The graphic oath made reference to one often employed by men going to war and swearing loyalty to one another in the face of all enemies; it was an explicitly male form of oath taking. Traditionally as part of the oath, the men killed three male animals—a stallion, a ram, and a dog—by cutting them in half. They separated the halves of the three animals and, standing between them, they made their vow: “O God! O Sky! O Earth! Hear that we swear such an oath. Here are the males of these animals. If we do not keep our oath and break our word, let us be as these animals are.” For Mongols, this vow before the Sky and the Earth constituted the highest oath possible. A lesser version of the oath was to hold out an arrow, break it into two pieces, and then hold the two pieces stretched far apart to show that the oath taker expected to be broken and pulled equally far apart for breaking the vow.
After thus vowing never to desert her people, Manduhai invoked the protection of the First Queen. “I act as a daughter-in-law,” she said to the First Queen, emphasizing her loyalty to the Borijin clan. Manduhai’s plea made it clear that in rejecting Une-Bolod, she rejected all the options presented and had not considered the Muslim or the Ming alliances. Instead of the three options, Manduhai was seeking a new path unknown and unexpected. She would surrender her power to no man.
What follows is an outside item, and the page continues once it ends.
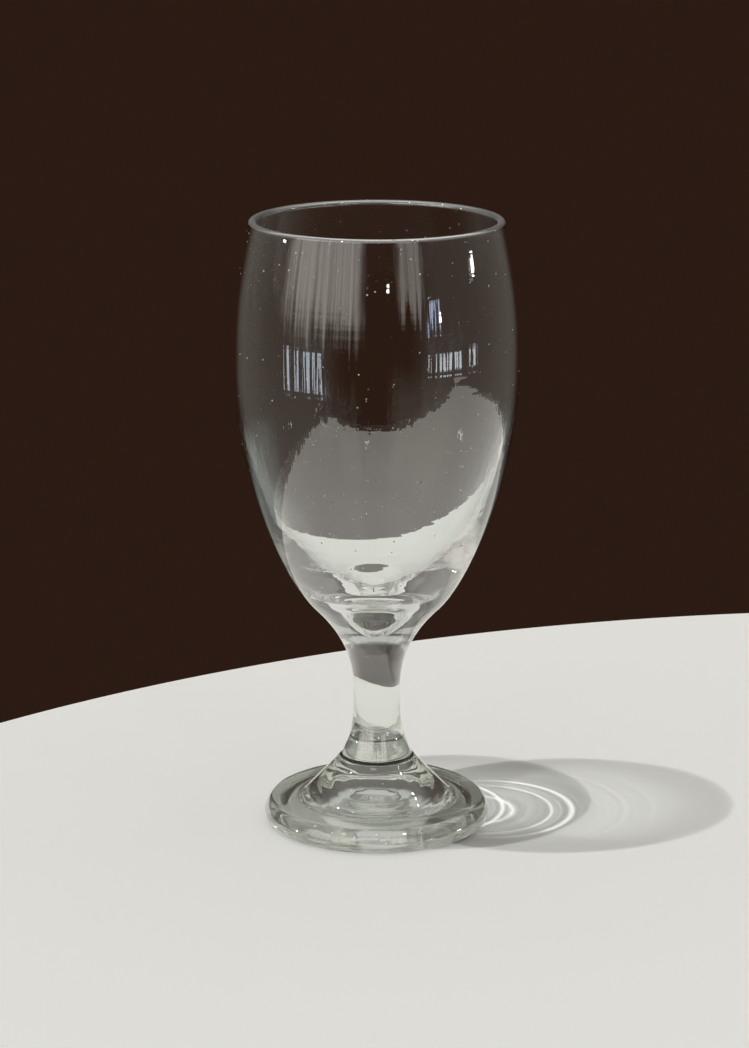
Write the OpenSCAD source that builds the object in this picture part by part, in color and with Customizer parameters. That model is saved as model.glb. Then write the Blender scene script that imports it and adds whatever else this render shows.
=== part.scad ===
// Water goblet: a blown bowl on a drawn solid stem and a heavy pressed foot
//
// Millimetres, +Z up. The origin is on the axis, on the surface that the foot rests on.
// Each piece is a solid of revolution, and the pieces meet face to face on flat fused joints.
// An outline is a chain of smooth spans between knots. A knot is [radius, height, lean], and
// lean is the angle by which the outline leans outward from straight up, in degrees.

/* [Bowl] */
// Height of the bowl from its joint with the stem to the crown of the lip
bowl_h = 123.5; // [114:0.5:134]
// Diameter of the mouth, measured across the crown of the lip
mouth_d = 70.3; // [62:0.1:78]
// Angle by which the wall closes in at the lip
lip_lean = 12.3; // [6:0.1:18]
// Outside diameter of the bowl at its widest
belly_d = 82.1; // [76:0.1:92]
// Height of the widest place above the joint with the stem
belly_h = 81.3; // [74:0.1:90]
// Outside diameter of the neck, where the bowl spreads out above the stem
neck_d = 37.3; // [33:0.1:41]
// Height of the neck above the joint with the stem
neck_h = 10.7; // [9:0.1:13]
// Lean of the outside at the neck
neck_lean = 45.8; // [40:0.1:52]

/* [Bowl wall] */
// Thickness of the rounded lip
lip_t = 2.2; // [1.6:0.1:3]
// Thickness of the wall at the widest place
belly_t = 1.85; // [1.4:0.05:2.8]
// Height above the joint at which the wall begins to thicken towards the bottom
heel_h = 39.7; // [36:0.1:44]
// Level thickness of the wall at the heel
heel_t = 3.8; // [3:0.1:4.6]
// Lean of the inside at the heel
heel_lean = 23.1; // [18:0.1:28]

/* [Bowl bottom] */
// Inside diameter at the foot of the steep inside shoulder
shoulder_d = 24.3; // [22:0.1:27]
// Height of that shoulder above the joint
shoulder_h = 17.3; // [16.5:0.1:20]
// Lean of the inside at the shoulder
shoulder_lean = 69.2; // [62:0.1:74]
// Inside diameter at the mouth of the dimple in the bottom
dimple_d = 16.2; // [14:0.1:19]
// Height of the dimple's mouth above the joint
dimple_h = 14.4; // [13:0.1:15.5]
// Lean of the inside at the dimple's mouth
dimple_lean = 32.7; // [26:0.1:40]
// Thickness of the solid glass under the tip of the dimple, down to the joint
floor_t = 5.4; // [3.5:0.1:7]

/* [Stem] */
// Length of the stem between its two joints
stem_len = 34.8; // [28:0.1:42]
// Diameter of the stem at its waist
waist_d = 13.5; // [11:0.1:16]
// Height of the waist above the joint with the foot
waist_h = 19.8; // [16:0.1:23]
// Diameter of the joint between the stem and the bowl
bowl_joint_d = 20.6; // [19:0.1:23]
// Lean of the outside where the stem meets the bowl
bowl_joint_lean = 28.2; // [20:0.1:34]
// Diameter of the joint between the stem and the foot
foot_joint_d = 21.1; // [18:0.1:25]
// Angle by which the stem spreads out where it meets the foot
stem_flare = 25.3; // [16:0.1:32]

/* [Foot] */
// Outside diameter of the foot
foot_d = 66.2; // [62:0.1:76]
// Height of the foot's brim above the surface that it rests on
brim_h = 7; // [6:0.1:8.5]
// Height of the cone between the brim and the stem
hub_h = 12.7; // [10:0.1:16]
// Diameter of the cone where it meets the brim
hub_d = 45; // [40:0.5:50]
// Length of the soft blend on each side of the corner between the cone and the brim
hub_blend = 2.4; // [1:0.1:4]
// Width of the rounded edge, from the flat of the brim to the outside
edge_w = 2.9; // [2:0.1:4.5]
// Height of the outermost line of the edge
edge_h = 2.9; // [2:0.1:4]
// Width by which the edge turns in underneath
edge_under_w = 1.9; // [1:0.1:3]
// Width of the flat ring that the goblet rests on
ring_w = 2.6; // [1.5:0.1:4]
// Depth of the hollow under the foot, at its middle
hollow_h = 7.5; // [6:0.1:9]
// Diameter and depth of the hollow where it is nearly level, under the brim
hollow_low_d = 36; // [32:0.5:42]
hollow_low_h = 2; // [1.5:0.1:3]
// Diameter and depth of the hollow where it is steepest, under the hub
hollow_steep_d = 22; // [19:0.5:25]
hollow_steep_h = 4.5; // [3.8:0.1:5.5]
// Lean of the hollow where it is steepest
hollow_steep_lean = -52; // [-60:1:-44]

/* [Hidden] */

// Pale grey-green glass
glass_tint = [0.78, 0.85, 0.80, 0.6];
// Facets round each piece
$fn = 128;
// Points along each span, and along each rounded arc
span_steps = 16;
arc_steps = 12;

// Heights at which the pieces meet
foot_joint_z = brim_h + hub_h;
bowl_joint_z = foot_joint_z + stem_len;
rim_z = bowl_joint_z + bowl_h;

// How far the tangents reach at the two ends of a span, as shares of its chord
stem_low_shares = [0.35, 0.57];
stem_high_shares = [0.38, 0.31];
neck_shares = [0.341, 0.377];
bowl_low_shares = [0.165, 0.40];
bowl_high_shares = [0.36, 0.465];
dimple_shares = [0.171, 0.587];
step_shares = [0.34, 0.649];
shoulder_shares = [0.211, 0.385];
wall_low_shares = [0.304, 0.378];
wall_high_shares = [0.34, 0.45];
// The same for the rounded edge of the foot, for the blend at its hub and for its hollow
edge_low_shares = [0.39, 0.39];
edge_high_shares = [0.27, 0.27];
blend_shares = [0.36, 0.36];
hollow_rim_shares = [0.33, 0.33];
hollow_step_shares = [0.33, 0.33];
hollow_top_shares = [0.33, 0.4];
// Slopes of the hollow where it leaves the resting ring and where it is nearly level, as leans
hollow_lean = -60;
hollow_low_lean = -80;

// Knots of the outside, from the foot joint up
foot_joint_knot = [foot_joint_d / 2, foot_joint_z, -stem_flare];
waist_knot = [waist_d / 2, foot_joint_z + waist_h, 0];
bowl_joint_knot = [bowl_joint_d / 2, bowl_joint_z, bowl_joint_lean];
neck_knot = [neck_d / 2, bowl_joint_z + neck_h, neck_lean];
belly_knot = [belly_d / 2, bowl_joint_z + belly_h, 0];

// The lip is a half round between the outside and the inside of the wall
lip_r = lip_t / 2;
lip_centre = [mouth_d / 2, rim_z - lip_r];
lip_side = lip_r * [cos(lip_lean), sin(lip_lean)];
lip_out_knot = concat(lip_centre + lip_side, -lip_lean);
lip_in_knot = concat(lip_centre - lip_side, -lip_lean);

// Point at t, from 0 to 1, on the cubic curve that the four points a to d control
function cubic(a, b, c, d, t) =
    pow(1 - t, 3) * a + 3 * t * pow(1 - t, 2) * b + 3 * pow(t, 2) * (1 - t) * c + pow(t, 3) * d;

// Upward direction that leans outward by an angle
function leaning(angle) = [sin(angle), cos(angle)];

// Points of the span from the lower knot to the upper one
function span(low, high, shares) =
    let (
        start = [low[0], low[1]],
        end = [high[0], high[1]],
        chord = norm(end - start),
        start_tip = start + shares[0] * chord * leaning(low[2]),
        end_tip = end - shares[1] * chord * leaning(high[2])
    )
    [for (i = [0 : span_steps]) cubic(start, start_tip, end_tip, end, i / span_steps)];

// Points of a rounded arc about a centre, between two angles
function arc(centre, radius, from, to) =
    [for (i = [0 : arc_steps])
        let (angle = from + (to - from) * i / arc_steps)
        centre + radius * [cos(angle), sin(angle)]];

// The same points in the opposite order
function reversed(points) = [for (i = [len(points) - 1 : -1 : 0]) points[i]];

// Outside of the bowl, from the stem joint up to the lip
bowl_outside = concat(
    span(bowl_joint_knot, neck_knot, neck_shares),
    span(neck_knot, belly_knot, bowl_low_shares),
    span(belly_knot, lip_out_knot, bowl_high_shares)
);

// Radius of the bowl's outside at a height
function outside_r(height) = lookup(height, [for (p = bowl_outside) [p[1], p[0]]]);

// Knots of the inside, from the tip of the dimple up; the wall keeps its thickness
heel_z = bowl_joint_z + heel_h;
tip_knot = [0, bowl_joint_z + floor_t, 90];
dimple_knot = [dimple_d / 2, bowl_joint_z + dimple_h, dimple_lean];
shoulder_knot = [shoulder_d / 2, bowl_joint_z + shoulder_h, shoulder_lean];
heel_knot = [outside_r(heel_z) - heel_t, heel_z, heel_lean];
inner_belly_knot = [belly_d / 2 - belly_t, bowl_joint_z + belly_h, 0];

// Inside of the bowl, from the tip of the dimple up to the lip
bowl_inside = concat(
    span(tip_knot, dimple_knot, dimple_shares),
    span(dimple_knot, shoulder_knot, step_shares),
    span(shoulder_knot, heel_knot, shoulder_shares),
    span(heel_knot, inner_belly_knot, wall_low_shares),
    span(inner_belly_knot, lip_in_knot, wall_high_shares)
);

// Outside of the stem, from the foot joint up to the bowl joint
stem_outside = concat(
    span(foot_joint_knot, waist_knot, stem_low_shares),
    span(waist_knot, bowl_joint_knot, stem_high_shares)
);

// Cone of the foot: its slope, and the two ends of its blend into the brim
foot_r = foot_d / 2;
hub_corner = [hub_d / 2, brim_h];
hub_top = [foot_joint_d / 2, foot_joint_z];
hub_lean = atan2(hub_top[0] - hub_corner[0], hub_top[1] - hub_corner[1]);
hub_blend_high_knot = concat(hub_corner + hub_blend * leaning(hub_lean), hub_lean);
hub_blend_low_knot = [hub_d / 2 + hub_blend, brim_h, -90];

// Edge of the foot: the end of the brim's flat, the outermost line and the turn underneath
shoulder_edge_knot = [foot_r - edge_w, brim_h, -90];
outermost_knot = [foot_r, edge_h, 0];
underneath_knot = [foot_r - edge_under_w, 0, 90];

// Hollow under the foot, inside the ring that it rests on
ring_inner_r = foot_r - edge_under_w - ring_w;
hollow_edge_knot = [ring_inner_r, 0, hollow_lean];
hollow_low_knot = [hollow_low_d / 2, hollow_low_h, hollow_low_lean];
hollow_steep_knot = [hollow_steep_d / 2, hollow_steep_h, hollow_steep_lean];
hollow_top_knot = [0, hollow_h, -90];

// Underside and outside of the foot, from the middle of the hollow round to the hub
foot_outside = concat(
    reversed(span(hollow_steep_knot, hollow_top_knot, hollow_top_shares)),
    reversed(span(hollow_low_knot, hollow_steep_knot, hollow_step_shares)),
    reversed(span(hollow_edge_knot, hollow_low_knot, hollow_rim_shares)),
    span(underneath_knot, outermost_knot, edge_low_shares),
    span(outermost_knot, shoulder_edge_knot, edge_high_shares),
    span(hub_blend_low_knot, hub_blend_high_knot, blend_shares),
    [hub_top]
);

// Blown bowl with its fire-rounded lip and its thick, dimpled bottom
module bowl() {
    color(glass_tint)
    rotate_extrude()
    polygon(concat(
        [[0, bowl_joint_z]],
        bowl_outside,
        arc(lip_centre, lip_r, lip_lean, lip_lean + 180),
        reversed(bowl_inside)
    ));
}

// Solid stem, drawn in to a waist
module stem() {
    color(glass_tint)
    rotate_extrude()
    polygon(concat(
        [[0, foot_joint_z]],
        stem_outside,
        [[0, bowl_joint_z]]
    ));
}

// Heavy foot: a disc with a rounded edge, a conical hub and a hollow underneath
module foot() {
    color(glass_tint)
    rotate_extrude()
    polygon(concat(
        foot_outside,
        [[0, foot_joint_z]]
    ));
}

bowl();
stem();
foot();
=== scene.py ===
import math

import bpy
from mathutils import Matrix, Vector, noise


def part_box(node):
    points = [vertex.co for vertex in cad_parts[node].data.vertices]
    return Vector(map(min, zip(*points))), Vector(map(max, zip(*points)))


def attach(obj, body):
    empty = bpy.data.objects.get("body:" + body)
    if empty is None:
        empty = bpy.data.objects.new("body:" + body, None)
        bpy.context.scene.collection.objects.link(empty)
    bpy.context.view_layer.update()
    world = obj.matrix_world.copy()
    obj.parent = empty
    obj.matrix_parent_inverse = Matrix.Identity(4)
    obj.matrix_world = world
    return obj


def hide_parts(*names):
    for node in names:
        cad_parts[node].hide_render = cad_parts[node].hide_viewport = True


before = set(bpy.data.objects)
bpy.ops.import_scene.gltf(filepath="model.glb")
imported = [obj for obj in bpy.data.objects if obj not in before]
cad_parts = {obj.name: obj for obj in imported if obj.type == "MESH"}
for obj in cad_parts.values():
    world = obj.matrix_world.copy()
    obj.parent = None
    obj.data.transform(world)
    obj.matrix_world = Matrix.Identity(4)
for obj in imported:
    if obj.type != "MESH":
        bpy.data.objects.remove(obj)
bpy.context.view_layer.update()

# Lengths are in millimetres and angles in degrees, and what goes into Blender is in metres
MM = 0.001

# Places that come from the frame. The belly keeps a margin inside it, for its unevenness
BELLY_MARGIN = 0.03
bowl_top, stem_top, foot_top = (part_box(node)[1] for node in ("bowl", "stem", "foot"))
FOOT_JOINT_Z = foot_top.z / MM
BOWL_JOINT_Z = stem_top.z / MM
RIM_Z = bowl_top.z / MM
BELLY_R = bowl_top.x / MM - BELLY_MARGIN
FOOT_R = foot_top.x / MM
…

With a sense of public drama and experience in how to build popular support, Manduhai called forth her choice to present to the First Queen and to her subjects. The figure who stepped forward from the crowd was not even a real man at all, but an awkward child only six or seven years old, dressed in big boots. Despite the extra height provided by the triple-soled boots that he wore for the occasion, he could scarcely control his own body, much less guide a nation. At an age when he had barely learned to command a horse, how could he command the armies needed to protect his office and his people?